Her little pink nose is cherry-red. I detect a pathetic sniffle.
" Ma cher, are you indisposed?" I ask with sinking heart and other parts. "Have you been in a blue mood?"
"I am always in a blue mood lately, Louie," she confesses. "I do not know what is wrong.
When my mistress took me to the veterinarian yesterday, they did all sorts of nasty tests. My mistress was very upset. I heard her in the vet's private office. I am af
raid I might have contracted some dread tropical disease from that phony lagoon. And I am so tired after that dreadful dunking yesterday. It has ruined my hair!"
I see that despite some quick licks and a human attempt at combing, the Divine Yvette's fur still has a shopworn, bedraggled look. Those Persian coats are murder to keep up! I am often glad I wear a close-cropped, plain old American alley-cat coat. Just a shake and a damp-down keeps it glossy and styleable.
"Your hair is lovely," I lie. That is what guys do when the light of their life is growing dim over a hangnail or whatever. "I have heard that the Mirage puts only the purest distilled water in its lagoon, and distilled water was used for bathing in the time of the Egyptians."
"Cleopatra bathed in milk, I heard."
"For her, milk. Yes. But for the queen of our kind, only the purest distilled water."
The tiny black vertical frown lines on my beloved's forehead crease. "Does not distillation take engines and machines and such? Did the ancient Egyptians have all that?"
I can see that she wants to believe me, but needs more reason. "Tut-tut," I say. "The Egyptians did brain surgery. These humans used to be a lot smarter than they look. And, now, if I may just lick a lock of your ruff into place--"
"Lou-ie," she answers with a short purr of forbidden delight. She coils into a kittenish comma, curling her forelegs, in their pale gray striped stockings, against her chest. What a living doll!

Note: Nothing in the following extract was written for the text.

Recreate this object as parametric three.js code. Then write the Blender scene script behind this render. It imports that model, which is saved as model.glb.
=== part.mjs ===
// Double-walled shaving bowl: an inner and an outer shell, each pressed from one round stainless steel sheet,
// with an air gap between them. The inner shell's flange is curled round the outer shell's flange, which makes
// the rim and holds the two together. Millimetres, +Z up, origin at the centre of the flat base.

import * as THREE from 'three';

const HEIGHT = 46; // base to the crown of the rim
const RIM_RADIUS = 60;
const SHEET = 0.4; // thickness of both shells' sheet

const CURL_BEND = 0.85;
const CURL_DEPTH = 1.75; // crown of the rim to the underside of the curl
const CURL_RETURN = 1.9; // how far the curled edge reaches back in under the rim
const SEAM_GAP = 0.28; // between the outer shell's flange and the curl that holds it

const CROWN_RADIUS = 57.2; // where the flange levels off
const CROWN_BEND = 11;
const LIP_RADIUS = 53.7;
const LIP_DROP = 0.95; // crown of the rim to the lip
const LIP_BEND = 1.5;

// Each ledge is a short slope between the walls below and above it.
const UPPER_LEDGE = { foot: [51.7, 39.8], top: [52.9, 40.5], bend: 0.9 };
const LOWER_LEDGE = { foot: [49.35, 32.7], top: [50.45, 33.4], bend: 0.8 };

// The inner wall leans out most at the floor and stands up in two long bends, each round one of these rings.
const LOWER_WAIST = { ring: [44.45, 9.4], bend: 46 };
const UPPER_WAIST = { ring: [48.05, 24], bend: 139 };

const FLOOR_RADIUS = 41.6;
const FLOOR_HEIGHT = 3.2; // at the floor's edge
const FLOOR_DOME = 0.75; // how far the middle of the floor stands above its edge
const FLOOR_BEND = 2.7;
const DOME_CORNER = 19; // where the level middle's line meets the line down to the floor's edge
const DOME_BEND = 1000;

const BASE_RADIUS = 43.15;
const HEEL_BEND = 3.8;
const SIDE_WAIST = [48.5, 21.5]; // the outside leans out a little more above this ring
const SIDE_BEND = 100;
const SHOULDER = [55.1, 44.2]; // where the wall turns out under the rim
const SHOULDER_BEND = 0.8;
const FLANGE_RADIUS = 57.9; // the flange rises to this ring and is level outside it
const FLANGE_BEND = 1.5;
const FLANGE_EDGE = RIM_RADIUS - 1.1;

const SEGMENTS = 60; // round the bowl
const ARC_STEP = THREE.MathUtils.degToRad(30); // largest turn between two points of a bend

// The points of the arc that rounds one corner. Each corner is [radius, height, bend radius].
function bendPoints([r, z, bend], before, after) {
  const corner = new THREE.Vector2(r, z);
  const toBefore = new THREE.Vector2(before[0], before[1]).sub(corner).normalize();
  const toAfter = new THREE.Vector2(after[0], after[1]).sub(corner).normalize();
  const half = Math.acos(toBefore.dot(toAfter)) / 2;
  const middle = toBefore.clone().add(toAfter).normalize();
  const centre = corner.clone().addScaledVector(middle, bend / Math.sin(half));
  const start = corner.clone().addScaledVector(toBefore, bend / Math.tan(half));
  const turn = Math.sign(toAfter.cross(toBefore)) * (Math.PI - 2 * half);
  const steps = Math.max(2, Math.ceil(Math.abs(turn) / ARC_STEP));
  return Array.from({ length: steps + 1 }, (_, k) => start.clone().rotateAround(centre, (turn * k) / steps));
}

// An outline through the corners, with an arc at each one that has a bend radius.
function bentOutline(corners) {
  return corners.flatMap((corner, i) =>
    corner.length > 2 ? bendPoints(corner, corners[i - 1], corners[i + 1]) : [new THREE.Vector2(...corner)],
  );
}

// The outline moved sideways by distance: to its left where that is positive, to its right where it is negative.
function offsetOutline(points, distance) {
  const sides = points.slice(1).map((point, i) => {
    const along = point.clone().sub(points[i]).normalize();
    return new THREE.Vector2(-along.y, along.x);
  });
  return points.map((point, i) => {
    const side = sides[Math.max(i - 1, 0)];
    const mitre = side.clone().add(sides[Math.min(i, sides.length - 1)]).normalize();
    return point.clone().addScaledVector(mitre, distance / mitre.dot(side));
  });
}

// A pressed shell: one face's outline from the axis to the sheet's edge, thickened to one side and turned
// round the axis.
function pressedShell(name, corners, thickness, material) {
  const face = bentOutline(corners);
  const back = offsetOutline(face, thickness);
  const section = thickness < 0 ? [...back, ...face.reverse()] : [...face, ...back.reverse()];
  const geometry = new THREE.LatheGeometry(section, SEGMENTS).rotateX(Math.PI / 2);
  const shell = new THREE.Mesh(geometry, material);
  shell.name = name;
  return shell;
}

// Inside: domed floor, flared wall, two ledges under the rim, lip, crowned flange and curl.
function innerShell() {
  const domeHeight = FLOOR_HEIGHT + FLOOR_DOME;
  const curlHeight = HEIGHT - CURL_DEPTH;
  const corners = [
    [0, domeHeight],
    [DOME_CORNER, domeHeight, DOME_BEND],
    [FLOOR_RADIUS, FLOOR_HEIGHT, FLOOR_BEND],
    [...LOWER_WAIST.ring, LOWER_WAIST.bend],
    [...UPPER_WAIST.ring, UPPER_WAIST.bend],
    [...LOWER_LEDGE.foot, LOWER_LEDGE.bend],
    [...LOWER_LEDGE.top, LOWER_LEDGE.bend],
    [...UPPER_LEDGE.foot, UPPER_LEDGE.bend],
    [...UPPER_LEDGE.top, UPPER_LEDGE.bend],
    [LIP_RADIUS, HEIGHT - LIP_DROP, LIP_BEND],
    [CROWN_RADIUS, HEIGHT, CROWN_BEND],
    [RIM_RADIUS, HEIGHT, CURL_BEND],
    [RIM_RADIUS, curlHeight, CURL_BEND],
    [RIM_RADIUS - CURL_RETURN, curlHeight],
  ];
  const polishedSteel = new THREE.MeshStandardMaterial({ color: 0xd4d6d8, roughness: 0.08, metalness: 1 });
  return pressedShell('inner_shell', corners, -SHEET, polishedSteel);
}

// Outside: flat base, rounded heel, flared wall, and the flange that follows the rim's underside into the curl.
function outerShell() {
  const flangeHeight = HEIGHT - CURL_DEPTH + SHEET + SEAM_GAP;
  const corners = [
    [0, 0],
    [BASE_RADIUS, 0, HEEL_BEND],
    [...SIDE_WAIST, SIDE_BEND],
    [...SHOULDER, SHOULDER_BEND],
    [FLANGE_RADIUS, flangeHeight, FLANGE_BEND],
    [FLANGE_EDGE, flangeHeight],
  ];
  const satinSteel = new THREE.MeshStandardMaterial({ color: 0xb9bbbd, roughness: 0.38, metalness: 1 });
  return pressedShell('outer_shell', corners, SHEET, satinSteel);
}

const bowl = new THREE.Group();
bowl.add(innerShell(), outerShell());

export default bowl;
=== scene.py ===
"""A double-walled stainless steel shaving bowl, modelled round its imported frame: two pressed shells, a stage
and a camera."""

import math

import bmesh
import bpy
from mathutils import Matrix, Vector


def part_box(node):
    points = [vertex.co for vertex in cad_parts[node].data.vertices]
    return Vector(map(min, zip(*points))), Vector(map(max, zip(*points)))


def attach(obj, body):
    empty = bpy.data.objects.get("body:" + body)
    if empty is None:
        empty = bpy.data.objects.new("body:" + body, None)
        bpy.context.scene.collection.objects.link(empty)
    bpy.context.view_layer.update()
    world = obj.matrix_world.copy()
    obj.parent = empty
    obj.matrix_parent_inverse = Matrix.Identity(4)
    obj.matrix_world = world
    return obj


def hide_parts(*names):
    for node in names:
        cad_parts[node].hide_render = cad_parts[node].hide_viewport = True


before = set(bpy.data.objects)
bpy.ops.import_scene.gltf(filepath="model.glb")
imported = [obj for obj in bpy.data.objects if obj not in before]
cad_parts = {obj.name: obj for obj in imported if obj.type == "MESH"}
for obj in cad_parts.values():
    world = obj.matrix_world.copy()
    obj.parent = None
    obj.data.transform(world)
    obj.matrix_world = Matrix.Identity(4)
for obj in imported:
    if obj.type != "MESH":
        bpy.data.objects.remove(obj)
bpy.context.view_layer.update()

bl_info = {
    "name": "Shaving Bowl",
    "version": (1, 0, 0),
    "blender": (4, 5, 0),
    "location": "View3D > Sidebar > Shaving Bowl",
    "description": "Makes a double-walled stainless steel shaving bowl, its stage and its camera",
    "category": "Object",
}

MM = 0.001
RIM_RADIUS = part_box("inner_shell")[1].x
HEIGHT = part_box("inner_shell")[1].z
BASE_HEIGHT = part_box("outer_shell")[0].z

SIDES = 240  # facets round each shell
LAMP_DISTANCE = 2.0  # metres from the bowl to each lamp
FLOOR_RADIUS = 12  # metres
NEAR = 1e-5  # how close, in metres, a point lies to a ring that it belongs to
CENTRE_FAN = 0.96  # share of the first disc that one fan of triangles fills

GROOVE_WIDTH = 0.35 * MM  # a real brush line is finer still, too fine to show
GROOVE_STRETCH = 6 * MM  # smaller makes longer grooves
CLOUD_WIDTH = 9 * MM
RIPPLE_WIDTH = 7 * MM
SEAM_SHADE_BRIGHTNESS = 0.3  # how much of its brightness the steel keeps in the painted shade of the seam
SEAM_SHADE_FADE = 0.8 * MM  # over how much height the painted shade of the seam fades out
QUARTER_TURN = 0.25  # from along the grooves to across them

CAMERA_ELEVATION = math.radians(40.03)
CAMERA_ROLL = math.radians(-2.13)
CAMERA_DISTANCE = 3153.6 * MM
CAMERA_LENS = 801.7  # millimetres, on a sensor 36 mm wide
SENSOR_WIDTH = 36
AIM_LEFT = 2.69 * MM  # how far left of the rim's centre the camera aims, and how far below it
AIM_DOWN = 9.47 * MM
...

I can see my moment coming. For the fact is, in my species the female is not exactly enthusiastic about certain natural acts. She is often not in the mood. Even when the stars and hormones are in conjunction, she is tricky to approach. She is not disposed to let any of the male sex behind her, will even hiss and bat a suitor away, no matter how sincere. Sometimes it is necessary for the male to declare his superiority by taking the bit into his teeth: he nips a bit of skin at the back of her neck and forges ahead, ignoring all yowls, scratches and protests.
I do not know why it is so difficult. But I have never known the male of any species to have an easy time persuading the lady of his choice into the position of his need.